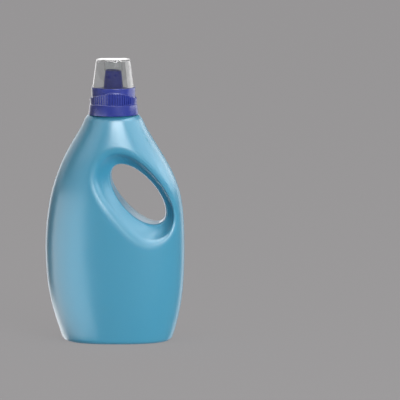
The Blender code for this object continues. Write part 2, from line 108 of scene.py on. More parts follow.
def linear(code: str) -> tuple[float, ...]:
    """Turns an sRGB hex colour to linear light.

    Args:
        code: Six hex digits, with or without a leading hash.

    Returns:
        Red, green, blue and an alpha of one.
    """
    digits = code.lstrip("#")
    shares = [int(digits[i : i + 2], 16) / 255.0 for i in (0, 2, 4)]
    red, green, blue = (s / 12.92 if s <= 0.04045 else ((s + 0.055) / 1.055) ** 2.4 for s in shares)
    return (red, green, blue, 1.0)


def cleared_tree(owner: bpy.types.World | Material) -> Tree:
    """Turns on the nodes of a world or a material and empties them."""
    owner.use_nodes = True
    owner.node_tree.nodes.clear()
    return owner.node_tree


def add_node(
    tree: Tree,
    kind: str,
    values: dict[str | int, object] | None = None,
    links: dict[str | int, Socket] | None = None,
    **settings: object,
) -> Node:
    """Adds one node to a tree.

    Args:
        tree: The node tree.
        kind: The node's type name.
        values: Input sockets and what they are set to.
        links: Input sockets and the output sockets that feed them.
        **settings: The node's own properties.

    Returns:
        The new node.
    """
    node = tree.nodes.new(kind)
    for name, setting in settings.items():
        setattr(node, name, setting)
    for name, value in (values or {}).items():
        node.inputs[name].default_value = value
    for name, socket in (links or {}).items():
        tree.links.new(socket, node.inputs[name])
    return node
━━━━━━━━
→ **Task goal**: The lines from the top of the data above down to the line containing "return (red, green, blue, 1.0)" are to be copied exactly; no other line should appear.

→ **Finished task**:
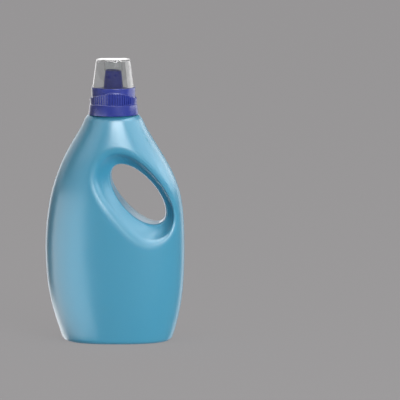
The Blender code for this object continues. Write part 2, from line 108 of scene.py on. More parts follow.
def linear(code: str) -> tuple[float, ...]:
    """Turns an sRGB hex colour to linear light.

    Args:
        code: Six hex digits, with or without a leading hash.

    Returns:
        Red, green, blue and an alpha of one.
    """
    digits = code.lstrip("#")
    shares = [int(digits[i : i + 2], 16) / 255.0 for i in (0, 2, 4)]
    red, green, blue = (s / 12.92 if s <= 0.04045 else ((s + 0.055) / 1.055) ** 2.4 for s in shares)
    return (red, green, blue, 1.0)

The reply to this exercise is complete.